Vlad Tenev, the CEO, saying, I anticipated that what we saw in 2020 and 2021 in terms of market conditions would last longer than it turned out to last. And so that's on me. That's what you want to hear from the CEO, that they are taking responsibility. He said, the reality of it was we overhired, in particular in some of these support functions.
The company posting a loss, as I mentioned, revenue falling. And monthly active users down by 12% to 14 million. That was a big disappointment.
BRIAN SOZZI: Yeah, I think the market hanging on hopes that Robinhood gets to profitability by the fourth quarter. They played that up a lot on the earnings release. But look, guys, if this was any other company, any other CEO, any other structure, Vlad Tenev is not the CEO of Robinhood anymore. He has badly, badly, badly overestimated demand and mismanaged this company really since the IPO.
Why is he not gonna be out? Because him and the other cofounder are both on the board and they have supermajority voting rights. So it's essentially their company. I believe they control 65% of the vote. So they can do whatever they want.
They can come out here and say, yeah, it's on me. It's on me. They're not going anywhere. They're not at risk of losing their job. But maybe they should.

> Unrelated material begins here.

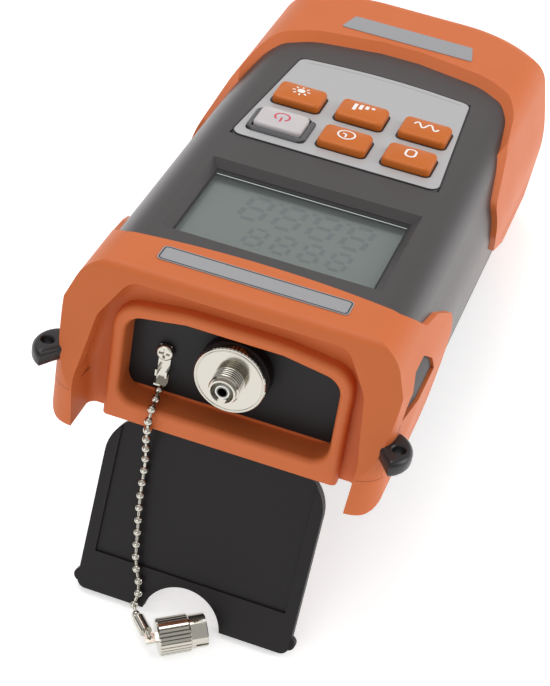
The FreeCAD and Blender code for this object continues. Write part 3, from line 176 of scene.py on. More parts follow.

BRAD SMITH: I think the significant thing here, too, within the active user base that we were talking about a moment ago, is the fact that you only saw net cumulative funded accounts grow by 100,000 sequentially a year. And if there's anything that investors wouldn't want to see with a company like Robinhood, it's any slowing or decelerating of the number of users that they're adding on to the platform, which market volatility, that no doubt is going to have a larger role in the number of people that feel comfortable putting money into the markets.
But that particularly for a growth mechanism, for Robinhood, that is another kind of red flag that they're facing in this interim period of time, regardless of the market volatility. And then additionally, just coming back to the role types that are actually going to be impacted here. It's across operations, marketing, and program management functions as well that they're making the most significant cuts.
BRIAN SOZZI: And you've heard some speculation recently, maybe Robinhood is ripe for acquisition. But I'm looking at the market cap on the Yahoo Finance platform. Let's say about $7.8 billion for only 14 million users on the platform. It still seems like this is an overvalued company relative to the human beings using this platform every single day.